Mi otro yo: el viejo del espejo


Márcia Batista Ramos

“La vejez (tal es el nombre que los otros le dan)

puede ser el tiempo de nuestra dicha.

El animal ha muerto o casi ha muerto.

Quedan el hombre y su alma.

Vivo entre formas luminosas y vagas

que no son aún la tiniebla.” Jorge Luis Borges


Envejecer es una relación con el espejo, es mirarse y no reconocerse en el otro yo que aparece reflejado. Porque la memoria aún guarda la imagen de antes, de cuando yo no era así, con el rostro surcado, las manos crispadas y la mirada opacada. Además, no me siento así, solo, demacrado, acabado, como el viejo que aparece en el espejo.

Busco olvidarme y cierro los ojos, me inquieto, busco un libro en la repisa y abro al azar, leo “Retrato” de Cecilia Meirelles: “Yo no tenía ese rostro de hoy, \así calmo, así triste, así flaco, \ni esos ojos tan vacíos, \ni el labio amargo. \Yo no tenía estas manos sin fuerza, \Tan paradas, y frías y muertas; \yo no tenía ese corazón \que ni se muestra. \Yo no me di de cuenta de está mudanza\tan simple, tan cierta, tan fácil \- ¿En qué espejo quedó perdida \ mi faz?”[i] Cecilia escribió para mí, sabía que un día así, con un cielo así, yo me miraría al espejo y no me reconocería, perdería la sombra de antes que se oculta detrás del otro yo, de éste viejo que me mira desde el espejo.

No recuerdo el momento en que ocurrió está amalgama de mi cuerpo con el tiempo, ni cuando se impuso el silencio que se olvidó de susurrarme al oído, que envejecí. Alguien abrió la puerta para que pase el tiempo y él entro con su paso firme, se acostó en mi lecho y me preño de vejez. El pasado se hizo fugaz y el futuro un lento caminar, atiborrado de recuerdos tan vívidos, que se transforman un poco cuando fluyen hacia el rio de las palabras.

El crepúsculo se instauró, anunciando el instante de eternidad que se avecina, diciéndome que mire más allá del tiempo, porque se acerca el final que empezó cuando nací.

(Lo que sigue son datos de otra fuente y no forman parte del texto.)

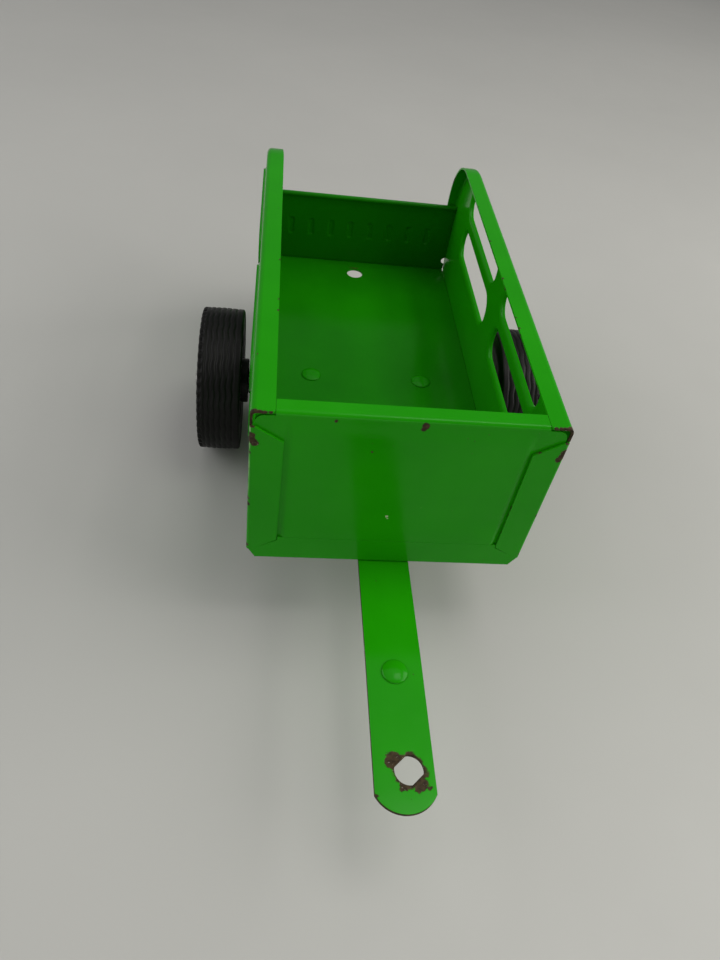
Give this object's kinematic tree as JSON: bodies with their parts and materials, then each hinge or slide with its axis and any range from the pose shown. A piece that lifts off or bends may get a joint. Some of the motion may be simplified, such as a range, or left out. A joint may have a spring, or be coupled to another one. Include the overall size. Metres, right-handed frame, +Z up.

Un sabor a raíces amargas invade mi paladar. Ahora me siento obligado a caminar con una linterna amarilla por la esférica noche, en busca de un ungüento. Muchas veces, ya no me atrevo a invocar a Dios, demasiado alto me parece, demasiado grande, demasiado remoto, a infinita distancia, tras infinitos cielos, sin envejecer, siempre cuerdo, eternamente bello…

Siempre escuché a lo largo de la vida que somos cuerpo y alma, que el alma sube y el cuerpo se desintegra para volver a ser polvo, como en el principio, antes de ser barro. Ante el deterioro del cuerpo, se refuerza el alma que es más sabia e independiente. Empero, cuando percibo que hay un viejo en mí, me asusto porque no me reconozco en él. No obstante, parecemos salmuera, completamente homogenizados.

Recuerdo que me gustaba ver, por las mañanas, la evaporación en la tierra después de la lluvia nocturna. Pienso que envejecer es evaporarse, subir hasta tocar el cielo, dejar la sal, porque por más diluida que esté, siempre se separará del agua y se quedará para mezclarse con la tierra. Simone de Beauvoir, decía que el viejo siempre es el otro, e incluía la vejez en la categoría de los “irrealizables” sartreanos. Irrealizables porque no podemos reconocer la vejez en nosotros mismos, solamente la vemos en los otros, mismo que ellos tengan nuestra edad.

Sé que la mirada del otro delata mi cara arrugada, mi pelo blanco y el leve temblor que acompaña cada uno de mis gestos. Es la mirada del otro que señala mi envejecimiento abrupto. Yo sé, que yo soy el otro, que observa atónito mi otro yo: el viejo del espejo.






[i] Traducción al español Márcia Batista Ramos.